Distinguish between ambiguous and unambiguous failures #1443

bdarnell · 2017-08-16T20:12:09Z

What version of gRPC are you using?

[[projects]]
  name = "google.golang.org/grpc"
  packages = [".","codes","credentials","credentials/oauth","grpclb/grpc_lb_v1","grpclog","internal","keepalive","metadata","naming","peer","stats","status","tap","transport"]
  revision = "172ccacff3cfbddedcf1ba5ea06cda943bc976c1"
  version = "v1.5.0"

What version of Go are you using (`go version`)?

1.8.3

What operating system (Linux, Windows, …) and version?

Linux (ubuntu 16.04)

What did you do?

I'm trying to send an rpc with a side effect that should happen at most once. I have connections to multiple backends and use the FailFast option; if one backend is down I want to try another.

What did you expect to see?

This requires that I can distinguish the error returned from a backend that is found to be unavailable before the request is sent from one that fails later. (I had previously assumed that codes.Unavailable would be suitable for this, but I was wrong - it's also used when a server is draining, when the request may have already been processed)

What did you see instead?

The fail-fast error for a down backend has the same error code as the one used for a draining server (and possibly other uses); it is impossible to distinguish them without looking at the text of the error message.

I would like some way to inspect the error to determine whether the request was possibly processed by the server. This could be a distinct error code, string matching on the error message (if the string to use is documented and guaranteed for future versions), or other attributes of the error. It's ok if this mechanism is not perfectly precise (my priority is at-most-once execution instead of maximizing the chances of success), but I would like to at least be able to distinguish the fail-fast error linked above.

(for further background, our incorrect assumption that an error with codes.Unavailable meant that the RPC had not been attempted on the server was the cause of cockroachdb/cockroach#17491)
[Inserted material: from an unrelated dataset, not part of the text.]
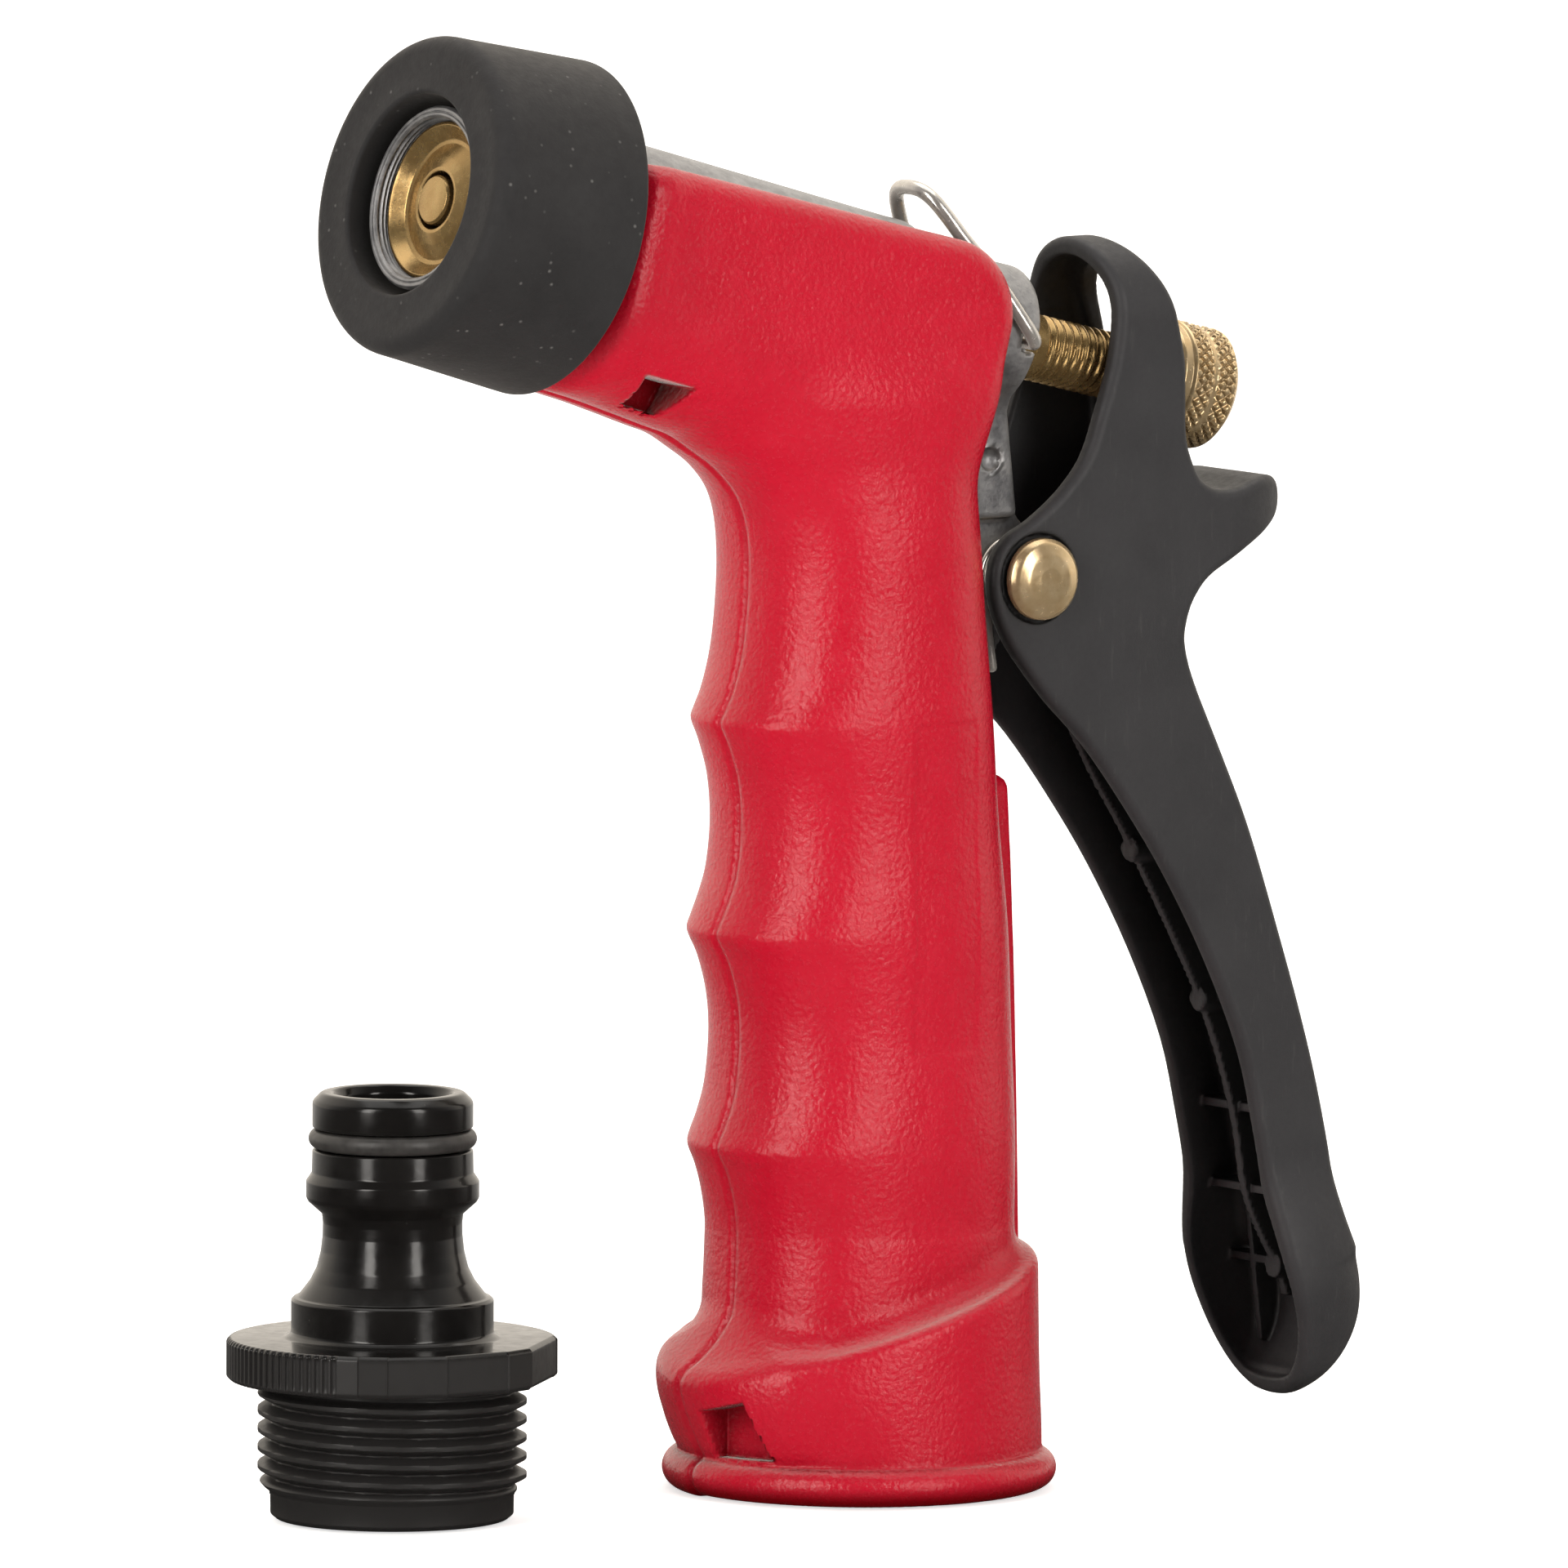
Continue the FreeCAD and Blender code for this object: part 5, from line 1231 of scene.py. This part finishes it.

The text was updated successfully, but these errors were encountered:

dfawley · 2017-08-17T20:59:59Z

Per the gRPC spec, Unavailable is expected to be returned when the server shuts down or when some data is transmitted before the connection breaks. However, the Wait For Ready spec does not specify what kind of failure should be returned if there is an error attempting to issue an RPC to a ClientConn for which there is no current connection available. Unavailable seems like the most reasonable choice for this condition, but it does prevent this kind of use case, which is important. It's also important to have a different error code (and not just string matching or a sentinel error), because gRPC's retry mechanism will be based upon the code alone. We'll follow up with other gRPC implementations and see how they handle this.

dfawley · 2017-08-24T22:46:30Z

Actually, I think the root cause of this issue is that our non-Wait For Ready / FailFast behavior is wrong. We are supposed to block if there is no active connection (i.e. the ClientConn's state is Idle or Connecting) until the context expires:

RPCs SHOULD NOT fail as a result of the channel being in other states (CONNECTING, READY, or IDLE).

At that time, the error returned should be either Canceled or DeadlineExceeded.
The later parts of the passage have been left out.